Be prepared for hypotheticals.

Hypotheticals are not just for law school exams anymore. While lawyers are largely concerned only with the case at hand, the justices decide cases with an eye to the precedent the decision will establish. After all, as you are arguing your case, the justices have the files for the next term’s cases sitting on their desks, and they are acutely aware that the day’s decision will soon be applied to a different set of facts. Consequently, you will need to be ready to address the long-term viability of the result you are advocating. One of the fairly recent additions to the Court was frequently ready with a targeted hypothetical that made me glad I was sitting on the back bench rather than standing at the podium.

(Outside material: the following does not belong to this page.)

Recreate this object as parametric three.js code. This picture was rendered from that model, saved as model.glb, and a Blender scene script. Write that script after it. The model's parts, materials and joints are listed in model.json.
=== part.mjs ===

Don’t be afraid to adapt on the fly.

Sure, you are a smart guy or girl, but so are the folks sitting behind the bench. On a few occasions, I realized that a justice had conjured a legal argument that was dispositive of the case, but one that was not addressed by either side in their case briefs. When the point was raised during oral arguments, counsel was usually hesitant to adopt the position, either due to suspicion or pride. A win is a win. While the Court can’t reverse a case based on an argument you did not raise, it can affirm on any ground appearing in the record. Don’t be afraid to pick up the idea and run with it.

Have fun.

However mundane the case and however empty the courtroom, know that you have a rapt audience on the back bench who cannot wait to be standing where you are.